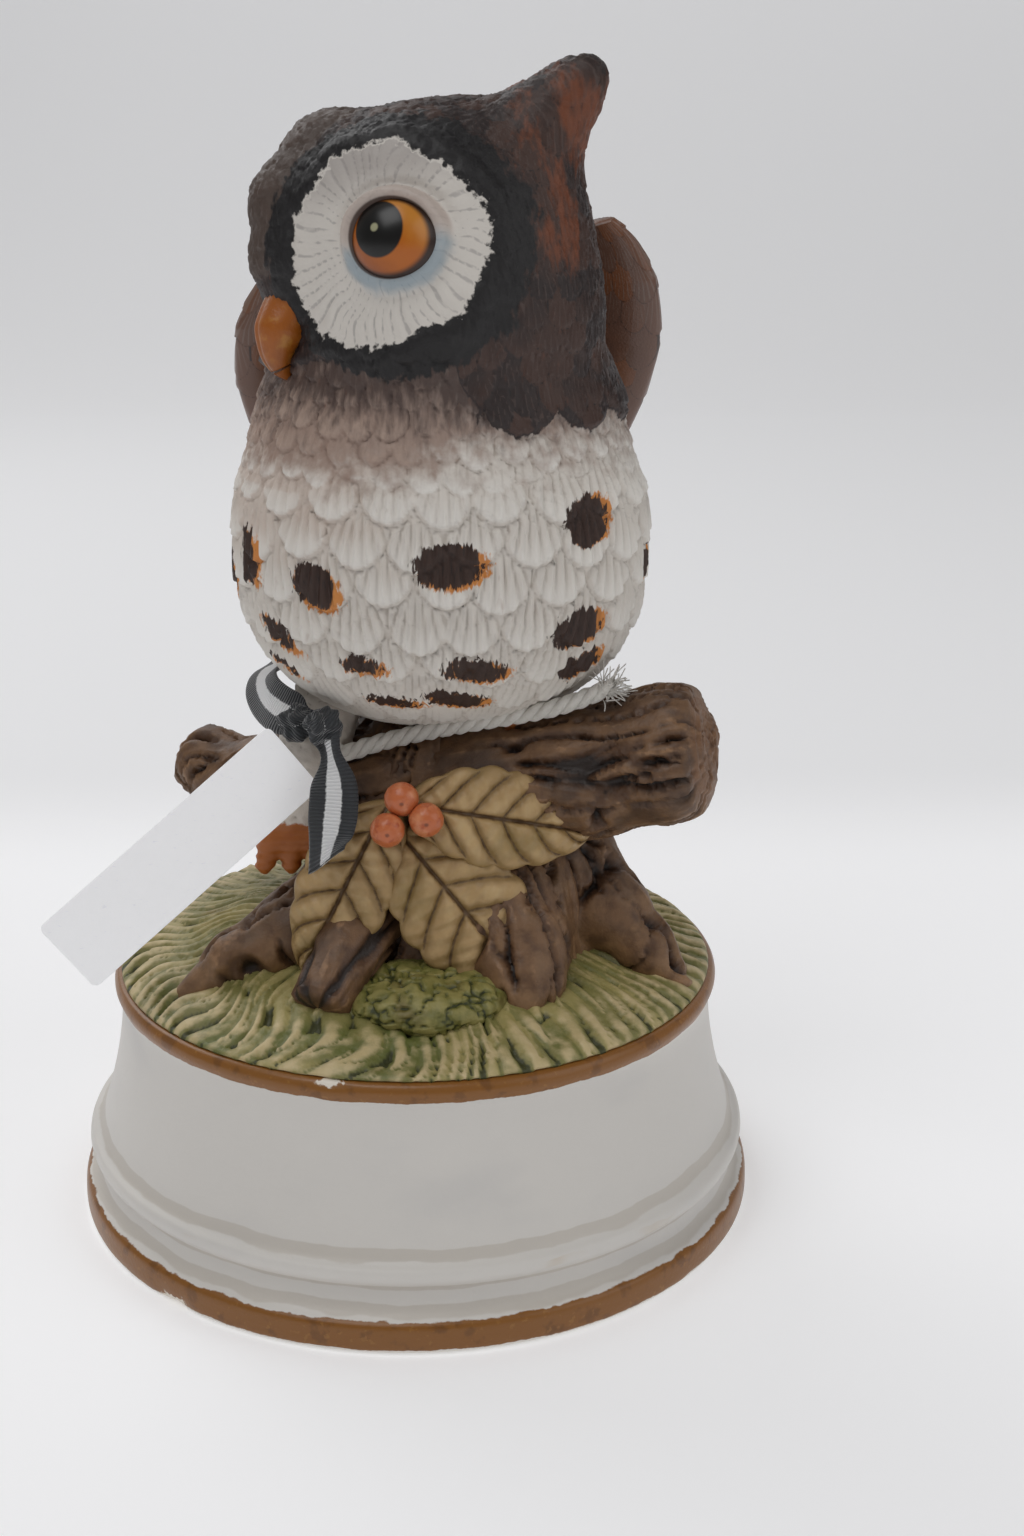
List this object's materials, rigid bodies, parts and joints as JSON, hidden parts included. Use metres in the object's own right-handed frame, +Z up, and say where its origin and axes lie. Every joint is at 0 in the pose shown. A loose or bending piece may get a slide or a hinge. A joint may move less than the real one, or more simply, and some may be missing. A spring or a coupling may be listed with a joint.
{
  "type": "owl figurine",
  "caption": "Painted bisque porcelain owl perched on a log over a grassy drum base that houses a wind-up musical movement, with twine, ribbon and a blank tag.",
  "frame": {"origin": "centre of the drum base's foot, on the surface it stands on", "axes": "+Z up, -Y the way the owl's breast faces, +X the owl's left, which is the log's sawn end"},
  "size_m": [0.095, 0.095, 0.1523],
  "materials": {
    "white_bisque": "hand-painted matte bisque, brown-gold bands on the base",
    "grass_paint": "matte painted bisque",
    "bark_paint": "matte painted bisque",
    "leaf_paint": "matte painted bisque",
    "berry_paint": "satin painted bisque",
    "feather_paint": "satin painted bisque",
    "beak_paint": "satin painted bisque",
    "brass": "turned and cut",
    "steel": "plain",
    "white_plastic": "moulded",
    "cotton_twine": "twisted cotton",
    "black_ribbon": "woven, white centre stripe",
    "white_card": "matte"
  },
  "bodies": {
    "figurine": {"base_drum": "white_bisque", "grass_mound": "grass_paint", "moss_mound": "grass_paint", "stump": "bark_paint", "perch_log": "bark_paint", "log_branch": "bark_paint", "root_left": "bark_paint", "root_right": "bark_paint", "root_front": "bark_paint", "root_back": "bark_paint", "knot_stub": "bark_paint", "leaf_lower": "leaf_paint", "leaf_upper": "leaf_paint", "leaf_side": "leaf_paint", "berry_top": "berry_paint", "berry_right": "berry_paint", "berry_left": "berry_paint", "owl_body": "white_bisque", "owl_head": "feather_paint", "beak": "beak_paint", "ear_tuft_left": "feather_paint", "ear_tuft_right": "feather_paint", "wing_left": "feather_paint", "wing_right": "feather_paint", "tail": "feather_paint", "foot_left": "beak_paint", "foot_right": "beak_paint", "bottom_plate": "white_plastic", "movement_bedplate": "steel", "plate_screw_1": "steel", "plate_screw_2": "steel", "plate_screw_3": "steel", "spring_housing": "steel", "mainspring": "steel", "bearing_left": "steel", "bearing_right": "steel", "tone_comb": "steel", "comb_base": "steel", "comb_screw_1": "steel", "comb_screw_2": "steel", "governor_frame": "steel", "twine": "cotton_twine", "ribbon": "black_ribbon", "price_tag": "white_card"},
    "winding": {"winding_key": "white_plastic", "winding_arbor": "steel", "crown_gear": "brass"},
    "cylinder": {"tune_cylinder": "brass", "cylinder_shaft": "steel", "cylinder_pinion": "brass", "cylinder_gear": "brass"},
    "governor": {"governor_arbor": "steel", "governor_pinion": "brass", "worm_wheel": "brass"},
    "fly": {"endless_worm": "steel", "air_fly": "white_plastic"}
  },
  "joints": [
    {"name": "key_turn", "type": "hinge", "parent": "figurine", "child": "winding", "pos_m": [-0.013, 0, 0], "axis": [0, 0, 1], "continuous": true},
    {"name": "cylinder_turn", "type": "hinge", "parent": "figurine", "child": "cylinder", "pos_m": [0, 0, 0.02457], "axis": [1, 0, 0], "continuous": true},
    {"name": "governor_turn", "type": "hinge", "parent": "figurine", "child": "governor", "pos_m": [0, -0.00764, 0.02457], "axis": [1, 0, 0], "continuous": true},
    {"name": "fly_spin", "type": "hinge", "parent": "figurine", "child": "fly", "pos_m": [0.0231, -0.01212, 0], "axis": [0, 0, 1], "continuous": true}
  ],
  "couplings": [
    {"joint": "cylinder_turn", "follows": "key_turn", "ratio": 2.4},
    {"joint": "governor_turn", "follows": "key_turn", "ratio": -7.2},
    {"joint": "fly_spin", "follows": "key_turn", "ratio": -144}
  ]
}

**GIVEN REQUEST**
Count the lines of the material that include the word "bodies", then state only the total.

**TASK RESULT**
2